WHAT YOU SHOULD DO =
Within the material below, locate the line with "base_plate();" and the line with "obj.matrix_parent_inverse = Matrix.Identity(4)", then return those two lines and all lines between them, exactly as written.

[Stored data]

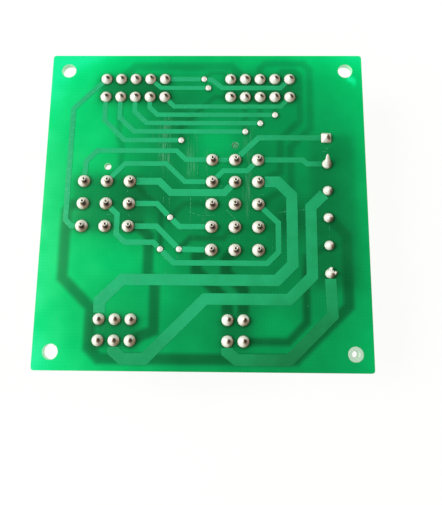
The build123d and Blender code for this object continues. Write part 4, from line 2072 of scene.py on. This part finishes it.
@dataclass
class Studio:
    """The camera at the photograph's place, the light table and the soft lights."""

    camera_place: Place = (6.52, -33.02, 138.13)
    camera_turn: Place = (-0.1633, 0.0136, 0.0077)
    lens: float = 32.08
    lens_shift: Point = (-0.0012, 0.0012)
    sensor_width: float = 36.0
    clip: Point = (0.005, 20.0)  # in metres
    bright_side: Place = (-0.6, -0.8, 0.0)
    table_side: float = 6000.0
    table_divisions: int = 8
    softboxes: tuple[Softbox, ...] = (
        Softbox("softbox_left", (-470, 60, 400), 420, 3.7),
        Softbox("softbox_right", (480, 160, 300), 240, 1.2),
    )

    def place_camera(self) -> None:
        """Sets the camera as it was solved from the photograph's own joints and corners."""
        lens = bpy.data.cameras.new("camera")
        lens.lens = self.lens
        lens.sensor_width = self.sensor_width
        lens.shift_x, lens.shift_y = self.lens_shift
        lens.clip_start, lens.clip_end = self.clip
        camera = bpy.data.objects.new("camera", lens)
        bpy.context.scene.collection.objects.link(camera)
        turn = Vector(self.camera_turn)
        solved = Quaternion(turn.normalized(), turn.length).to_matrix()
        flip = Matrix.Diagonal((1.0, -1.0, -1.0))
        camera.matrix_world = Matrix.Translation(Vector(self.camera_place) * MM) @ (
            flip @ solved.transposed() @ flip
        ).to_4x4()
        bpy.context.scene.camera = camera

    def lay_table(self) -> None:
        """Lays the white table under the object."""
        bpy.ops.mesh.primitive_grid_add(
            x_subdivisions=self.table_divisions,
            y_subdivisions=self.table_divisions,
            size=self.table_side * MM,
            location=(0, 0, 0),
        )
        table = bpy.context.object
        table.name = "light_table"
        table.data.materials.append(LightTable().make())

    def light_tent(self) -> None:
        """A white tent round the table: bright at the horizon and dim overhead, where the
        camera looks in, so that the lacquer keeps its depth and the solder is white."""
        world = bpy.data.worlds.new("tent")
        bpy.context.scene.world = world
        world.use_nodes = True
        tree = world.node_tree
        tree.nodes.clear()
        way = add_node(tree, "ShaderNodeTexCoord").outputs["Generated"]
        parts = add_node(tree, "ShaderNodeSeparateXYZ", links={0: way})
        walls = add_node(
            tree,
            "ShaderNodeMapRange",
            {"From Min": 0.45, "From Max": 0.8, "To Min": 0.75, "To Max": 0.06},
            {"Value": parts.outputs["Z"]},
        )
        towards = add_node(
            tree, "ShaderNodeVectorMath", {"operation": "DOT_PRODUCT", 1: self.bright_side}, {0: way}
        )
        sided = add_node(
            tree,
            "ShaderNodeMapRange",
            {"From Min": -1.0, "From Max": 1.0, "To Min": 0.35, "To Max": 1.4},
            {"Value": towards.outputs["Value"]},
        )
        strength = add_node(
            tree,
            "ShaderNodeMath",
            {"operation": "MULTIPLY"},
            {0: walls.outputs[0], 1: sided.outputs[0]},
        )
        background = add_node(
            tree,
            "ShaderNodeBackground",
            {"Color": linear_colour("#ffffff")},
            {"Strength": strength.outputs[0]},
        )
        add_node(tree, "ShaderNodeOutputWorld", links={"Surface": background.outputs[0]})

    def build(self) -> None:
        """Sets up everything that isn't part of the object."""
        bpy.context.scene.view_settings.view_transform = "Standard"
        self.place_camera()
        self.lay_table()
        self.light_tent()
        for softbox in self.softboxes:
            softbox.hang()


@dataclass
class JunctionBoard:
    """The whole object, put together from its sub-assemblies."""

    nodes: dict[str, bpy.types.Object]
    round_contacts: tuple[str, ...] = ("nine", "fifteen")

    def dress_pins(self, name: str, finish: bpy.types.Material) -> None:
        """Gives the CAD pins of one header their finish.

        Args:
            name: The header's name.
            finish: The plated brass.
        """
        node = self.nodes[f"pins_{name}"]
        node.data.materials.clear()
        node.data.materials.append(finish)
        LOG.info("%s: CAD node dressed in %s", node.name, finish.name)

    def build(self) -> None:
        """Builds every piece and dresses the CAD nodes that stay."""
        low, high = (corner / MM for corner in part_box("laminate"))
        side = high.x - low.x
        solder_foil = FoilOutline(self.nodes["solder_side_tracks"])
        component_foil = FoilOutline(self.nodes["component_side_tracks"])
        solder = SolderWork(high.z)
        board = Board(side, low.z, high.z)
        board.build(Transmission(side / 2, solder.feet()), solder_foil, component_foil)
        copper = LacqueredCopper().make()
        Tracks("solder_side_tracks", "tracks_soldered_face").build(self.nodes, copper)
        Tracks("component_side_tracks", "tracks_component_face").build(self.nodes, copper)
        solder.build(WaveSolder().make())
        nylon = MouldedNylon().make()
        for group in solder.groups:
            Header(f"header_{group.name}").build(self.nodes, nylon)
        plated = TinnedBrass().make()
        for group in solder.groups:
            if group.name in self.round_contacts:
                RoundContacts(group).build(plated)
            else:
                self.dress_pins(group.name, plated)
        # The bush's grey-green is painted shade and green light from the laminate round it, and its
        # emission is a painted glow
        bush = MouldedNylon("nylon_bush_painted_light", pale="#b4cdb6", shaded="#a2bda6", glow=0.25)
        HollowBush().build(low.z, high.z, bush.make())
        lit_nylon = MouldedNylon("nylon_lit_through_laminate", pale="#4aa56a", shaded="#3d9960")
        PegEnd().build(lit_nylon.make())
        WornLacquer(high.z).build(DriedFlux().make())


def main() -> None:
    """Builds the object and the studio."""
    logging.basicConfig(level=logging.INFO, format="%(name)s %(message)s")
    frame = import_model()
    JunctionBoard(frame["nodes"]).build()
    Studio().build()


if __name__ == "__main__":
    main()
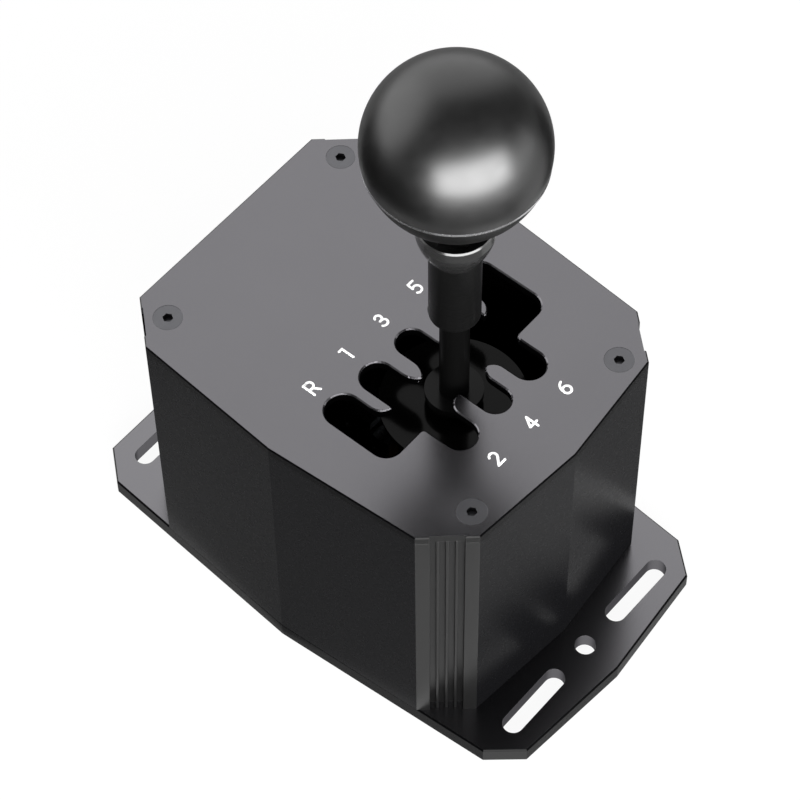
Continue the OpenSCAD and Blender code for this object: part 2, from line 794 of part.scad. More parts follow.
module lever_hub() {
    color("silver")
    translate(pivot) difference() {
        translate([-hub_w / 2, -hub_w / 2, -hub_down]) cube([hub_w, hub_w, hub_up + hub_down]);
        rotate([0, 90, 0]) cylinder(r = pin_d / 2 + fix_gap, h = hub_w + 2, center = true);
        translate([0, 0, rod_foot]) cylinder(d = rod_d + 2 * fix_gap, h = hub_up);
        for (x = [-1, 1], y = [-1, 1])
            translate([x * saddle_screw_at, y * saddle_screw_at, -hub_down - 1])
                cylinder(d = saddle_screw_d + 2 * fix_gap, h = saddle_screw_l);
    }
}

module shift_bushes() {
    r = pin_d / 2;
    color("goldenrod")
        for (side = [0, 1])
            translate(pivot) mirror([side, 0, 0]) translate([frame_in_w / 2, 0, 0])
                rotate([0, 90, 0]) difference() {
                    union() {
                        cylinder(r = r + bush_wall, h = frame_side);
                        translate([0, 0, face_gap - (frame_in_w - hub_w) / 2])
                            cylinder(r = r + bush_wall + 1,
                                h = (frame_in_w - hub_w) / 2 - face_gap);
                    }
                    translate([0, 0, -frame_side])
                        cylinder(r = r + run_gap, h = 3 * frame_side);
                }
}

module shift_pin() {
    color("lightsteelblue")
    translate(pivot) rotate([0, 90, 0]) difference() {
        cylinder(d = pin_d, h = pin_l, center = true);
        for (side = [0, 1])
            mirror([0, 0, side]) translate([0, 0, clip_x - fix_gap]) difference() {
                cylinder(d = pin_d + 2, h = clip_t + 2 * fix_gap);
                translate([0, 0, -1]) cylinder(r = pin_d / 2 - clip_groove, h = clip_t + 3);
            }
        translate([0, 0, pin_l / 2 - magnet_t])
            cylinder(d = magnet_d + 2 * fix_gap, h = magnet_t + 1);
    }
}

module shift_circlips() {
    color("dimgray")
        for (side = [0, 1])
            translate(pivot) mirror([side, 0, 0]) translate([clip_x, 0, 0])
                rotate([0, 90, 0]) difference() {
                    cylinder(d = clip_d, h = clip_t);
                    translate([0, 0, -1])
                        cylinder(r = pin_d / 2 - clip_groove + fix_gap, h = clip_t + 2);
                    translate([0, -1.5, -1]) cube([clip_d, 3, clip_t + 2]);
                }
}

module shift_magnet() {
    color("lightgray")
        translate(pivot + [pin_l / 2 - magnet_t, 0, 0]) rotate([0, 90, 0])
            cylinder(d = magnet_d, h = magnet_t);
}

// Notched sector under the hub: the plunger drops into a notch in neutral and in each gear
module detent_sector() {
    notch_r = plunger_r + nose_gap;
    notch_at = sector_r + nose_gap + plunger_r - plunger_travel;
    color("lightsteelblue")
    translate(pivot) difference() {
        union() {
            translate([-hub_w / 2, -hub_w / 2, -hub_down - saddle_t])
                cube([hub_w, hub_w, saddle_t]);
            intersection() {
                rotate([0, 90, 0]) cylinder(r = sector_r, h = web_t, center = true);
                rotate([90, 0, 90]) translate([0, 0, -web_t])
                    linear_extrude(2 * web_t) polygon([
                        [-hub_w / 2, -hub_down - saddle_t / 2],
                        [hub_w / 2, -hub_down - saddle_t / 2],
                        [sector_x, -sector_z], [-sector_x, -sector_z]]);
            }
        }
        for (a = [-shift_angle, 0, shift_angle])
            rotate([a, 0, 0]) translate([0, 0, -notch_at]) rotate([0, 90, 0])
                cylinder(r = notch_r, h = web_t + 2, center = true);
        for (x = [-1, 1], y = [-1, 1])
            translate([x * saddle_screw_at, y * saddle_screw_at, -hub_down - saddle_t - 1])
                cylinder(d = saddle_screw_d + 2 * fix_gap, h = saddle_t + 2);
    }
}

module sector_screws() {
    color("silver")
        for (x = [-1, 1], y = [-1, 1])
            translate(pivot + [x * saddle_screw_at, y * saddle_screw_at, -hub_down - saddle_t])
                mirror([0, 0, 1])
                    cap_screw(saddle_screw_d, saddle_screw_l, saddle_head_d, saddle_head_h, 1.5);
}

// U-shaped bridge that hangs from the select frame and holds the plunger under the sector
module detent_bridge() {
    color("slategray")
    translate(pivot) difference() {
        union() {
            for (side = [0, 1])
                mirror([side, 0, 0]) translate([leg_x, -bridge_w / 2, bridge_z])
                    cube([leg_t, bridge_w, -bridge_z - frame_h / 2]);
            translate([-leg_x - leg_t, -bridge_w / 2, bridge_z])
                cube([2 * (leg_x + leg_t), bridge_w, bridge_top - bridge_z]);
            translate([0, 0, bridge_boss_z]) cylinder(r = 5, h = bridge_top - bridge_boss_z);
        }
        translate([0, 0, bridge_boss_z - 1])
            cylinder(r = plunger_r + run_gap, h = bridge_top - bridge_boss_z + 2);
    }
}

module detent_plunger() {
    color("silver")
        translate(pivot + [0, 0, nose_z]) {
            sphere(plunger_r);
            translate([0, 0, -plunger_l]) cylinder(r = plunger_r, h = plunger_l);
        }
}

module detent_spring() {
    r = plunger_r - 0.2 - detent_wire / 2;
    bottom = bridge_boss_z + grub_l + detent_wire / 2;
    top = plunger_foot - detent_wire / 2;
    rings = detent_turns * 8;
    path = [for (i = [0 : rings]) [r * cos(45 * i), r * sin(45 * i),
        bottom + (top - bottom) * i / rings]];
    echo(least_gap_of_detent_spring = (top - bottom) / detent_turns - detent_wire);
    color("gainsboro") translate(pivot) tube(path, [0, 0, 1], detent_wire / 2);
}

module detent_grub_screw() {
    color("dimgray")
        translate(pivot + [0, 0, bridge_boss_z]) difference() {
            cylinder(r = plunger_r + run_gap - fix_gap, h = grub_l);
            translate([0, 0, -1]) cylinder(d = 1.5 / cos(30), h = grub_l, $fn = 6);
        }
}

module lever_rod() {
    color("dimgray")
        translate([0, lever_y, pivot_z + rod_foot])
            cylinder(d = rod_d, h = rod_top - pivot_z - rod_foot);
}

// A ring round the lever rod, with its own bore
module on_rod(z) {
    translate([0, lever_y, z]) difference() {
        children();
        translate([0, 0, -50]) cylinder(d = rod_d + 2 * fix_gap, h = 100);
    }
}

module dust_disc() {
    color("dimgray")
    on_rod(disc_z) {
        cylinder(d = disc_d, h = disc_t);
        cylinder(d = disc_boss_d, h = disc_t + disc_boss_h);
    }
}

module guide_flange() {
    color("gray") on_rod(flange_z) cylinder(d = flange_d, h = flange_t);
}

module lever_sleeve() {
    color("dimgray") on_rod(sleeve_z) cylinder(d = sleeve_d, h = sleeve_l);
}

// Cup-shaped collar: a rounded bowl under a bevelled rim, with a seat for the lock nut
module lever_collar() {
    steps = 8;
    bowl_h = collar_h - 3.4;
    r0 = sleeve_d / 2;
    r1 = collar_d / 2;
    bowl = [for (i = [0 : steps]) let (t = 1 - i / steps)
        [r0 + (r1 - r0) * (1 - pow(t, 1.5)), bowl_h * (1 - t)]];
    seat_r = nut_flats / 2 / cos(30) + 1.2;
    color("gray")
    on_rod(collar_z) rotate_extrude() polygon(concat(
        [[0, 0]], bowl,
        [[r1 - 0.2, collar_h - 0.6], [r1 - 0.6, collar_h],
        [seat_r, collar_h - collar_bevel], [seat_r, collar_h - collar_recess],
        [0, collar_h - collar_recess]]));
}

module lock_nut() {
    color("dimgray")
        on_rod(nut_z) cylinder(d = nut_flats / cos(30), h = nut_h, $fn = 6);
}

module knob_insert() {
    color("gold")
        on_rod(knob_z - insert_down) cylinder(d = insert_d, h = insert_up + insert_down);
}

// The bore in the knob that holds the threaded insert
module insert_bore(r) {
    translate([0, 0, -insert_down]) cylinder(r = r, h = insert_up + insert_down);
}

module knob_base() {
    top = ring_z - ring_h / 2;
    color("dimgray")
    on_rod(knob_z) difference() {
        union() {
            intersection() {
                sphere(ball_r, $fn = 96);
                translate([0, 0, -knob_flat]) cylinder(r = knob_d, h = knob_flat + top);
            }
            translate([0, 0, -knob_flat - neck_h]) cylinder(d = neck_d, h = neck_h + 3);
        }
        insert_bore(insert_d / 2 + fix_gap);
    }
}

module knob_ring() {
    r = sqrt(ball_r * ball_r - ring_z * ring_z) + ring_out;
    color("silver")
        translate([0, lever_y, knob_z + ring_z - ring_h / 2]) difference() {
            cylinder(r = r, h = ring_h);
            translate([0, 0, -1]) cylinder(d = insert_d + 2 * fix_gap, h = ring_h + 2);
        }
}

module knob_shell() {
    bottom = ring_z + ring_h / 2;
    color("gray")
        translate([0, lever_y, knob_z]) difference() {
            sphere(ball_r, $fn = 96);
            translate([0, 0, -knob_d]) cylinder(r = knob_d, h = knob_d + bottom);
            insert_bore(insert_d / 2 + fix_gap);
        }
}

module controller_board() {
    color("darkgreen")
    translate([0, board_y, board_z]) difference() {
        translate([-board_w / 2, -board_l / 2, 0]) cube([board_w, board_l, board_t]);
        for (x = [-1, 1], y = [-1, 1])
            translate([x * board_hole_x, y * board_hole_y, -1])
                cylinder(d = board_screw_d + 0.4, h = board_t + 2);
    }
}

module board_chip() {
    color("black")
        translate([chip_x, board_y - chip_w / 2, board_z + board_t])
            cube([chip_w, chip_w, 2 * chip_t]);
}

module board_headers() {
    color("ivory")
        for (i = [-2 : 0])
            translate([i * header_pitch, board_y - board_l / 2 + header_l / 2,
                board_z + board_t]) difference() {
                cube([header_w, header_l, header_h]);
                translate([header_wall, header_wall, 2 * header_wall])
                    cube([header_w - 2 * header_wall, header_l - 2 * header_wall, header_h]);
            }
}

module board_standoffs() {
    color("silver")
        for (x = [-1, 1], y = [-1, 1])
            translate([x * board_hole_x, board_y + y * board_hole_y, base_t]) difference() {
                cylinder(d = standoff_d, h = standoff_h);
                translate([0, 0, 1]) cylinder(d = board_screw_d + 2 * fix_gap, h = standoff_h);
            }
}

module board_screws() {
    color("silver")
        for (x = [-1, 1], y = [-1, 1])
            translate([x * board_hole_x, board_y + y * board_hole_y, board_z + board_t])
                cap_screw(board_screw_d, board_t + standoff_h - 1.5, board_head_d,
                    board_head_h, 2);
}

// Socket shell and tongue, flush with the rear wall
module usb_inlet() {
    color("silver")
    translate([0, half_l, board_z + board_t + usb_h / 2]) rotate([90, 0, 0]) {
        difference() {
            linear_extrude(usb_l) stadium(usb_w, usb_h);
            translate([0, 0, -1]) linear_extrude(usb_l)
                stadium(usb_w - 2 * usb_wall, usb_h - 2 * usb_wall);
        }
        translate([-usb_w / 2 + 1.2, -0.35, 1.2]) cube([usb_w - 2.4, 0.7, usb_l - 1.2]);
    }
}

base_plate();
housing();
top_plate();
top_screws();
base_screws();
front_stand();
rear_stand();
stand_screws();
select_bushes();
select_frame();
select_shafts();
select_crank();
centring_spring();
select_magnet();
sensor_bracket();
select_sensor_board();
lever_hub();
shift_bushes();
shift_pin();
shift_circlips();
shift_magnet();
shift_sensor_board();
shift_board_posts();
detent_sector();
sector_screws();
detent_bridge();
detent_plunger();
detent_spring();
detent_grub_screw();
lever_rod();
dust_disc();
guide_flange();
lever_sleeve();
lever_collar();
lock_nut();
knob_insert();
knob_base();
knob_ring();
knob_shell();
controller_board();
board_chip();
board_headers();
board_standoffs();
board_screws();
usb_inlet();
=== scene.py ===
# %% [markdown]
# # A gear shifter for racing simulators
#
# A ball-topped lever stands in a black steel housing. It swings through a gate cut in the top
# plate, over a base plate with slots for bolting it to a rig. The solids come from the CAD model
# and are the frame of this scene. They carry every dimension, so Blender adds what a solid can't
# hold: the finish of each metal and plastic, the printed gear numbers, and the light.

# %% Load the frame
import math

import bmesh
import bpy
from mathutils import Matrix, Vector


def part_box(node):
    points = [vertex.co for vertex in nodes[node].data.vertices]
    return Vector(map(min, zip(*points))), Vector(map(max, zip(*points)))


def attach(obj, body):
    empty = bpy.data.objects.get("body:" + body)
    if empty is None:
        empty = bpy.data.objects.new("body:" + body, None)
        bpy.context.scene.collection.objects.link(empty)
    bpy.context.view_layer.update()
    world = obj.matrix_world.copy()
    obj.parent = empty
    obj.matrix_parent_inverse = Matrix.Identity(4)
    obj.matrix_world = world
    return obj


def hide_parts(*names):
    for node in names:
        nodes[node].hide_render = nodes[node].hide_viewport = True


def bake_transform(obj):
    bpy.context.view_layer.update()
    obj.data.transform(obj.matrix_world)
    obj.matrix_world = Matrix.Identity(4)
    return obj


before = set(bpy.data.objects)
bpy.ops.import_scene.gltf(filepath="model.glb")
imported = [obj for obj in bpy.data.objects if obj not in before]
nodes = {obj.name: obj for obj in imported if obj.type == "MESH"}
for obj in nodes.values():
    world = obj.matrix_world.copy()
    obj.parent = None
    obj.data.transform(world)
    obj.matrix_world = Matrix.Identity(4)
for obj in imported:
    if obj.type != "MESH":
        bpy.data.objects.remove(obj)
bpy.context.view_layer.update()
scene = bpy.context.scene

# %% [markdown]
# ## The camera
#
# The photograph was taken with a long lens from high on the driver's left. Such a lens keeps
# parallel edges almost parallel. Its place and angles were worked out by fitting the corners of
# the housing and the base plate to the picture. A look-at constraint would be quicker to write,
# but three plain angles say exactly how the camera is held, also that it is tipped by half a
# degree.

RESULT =
base_plate();
housing();
top_plate();
top_screws();
base_screws();
front_stand();
rear_stand();
stand_screws();
select_bushes();
select_frame();
select_shafts();
select_crank();
centring_spring();
select_magnet();
sensor_bracket();
select_sensor_board();
lever_hub();
shift_bushes();
shift_pin();
shift_circlips();
shift_magnet();
shift_sensor_board();
shift_board_posts();
detent_sector();
sector_screws();
detent_bridge();
detent_plunger();
detent_spring();
detent_grub_screw();
lever_rod();
dust_disc();
guide_flange();
lever_sleeve();
lever_collar();
lock_nut();
knob_insert();
knob_base();
knob_ring();
knob_shell();
controller_board();
board_chip();
board_headers();
board_standoffs();
board_screws();
usb_inlet();
=== scene.py ===
# %% [markdown]
# # A gear shifter for racing simulators
#
# A ball-topped lever stands in a black steel housing. It swings through a gate cut in the top
# plate, over a base plate with slots for bolting it to a rig. The solids come from the CAD model
# and are the frame of this scene. They carry every dimension, so Blender adds what a solid can't
# hold: the finish of each metal and plastic, the printed gear numbers, and the light.

# %% Load the frame
import math

import bmesh
import bpy
from mathutils import Matrix, Vector


def part_box(node):
    points = [vertex.co for vertex in nodes[node].data.vertices]
    return Vector(map(min, zip(*points))), Vector(map(max, zip(*points)))


def attach(obj, body):
    empty = bpy.data.objects.get("body:" + body)
    if empty is None:
        empty = bpy.data.objects.new("body:" + body, None)
        bpy.context.scene.collection.objects.link(empty)
    bpy.context.view_layer.update()
    world = obj.matrix_world.copy()
    obj.parent = empty
    obj.matrix_parent_inverse = Matrix.Identity(4)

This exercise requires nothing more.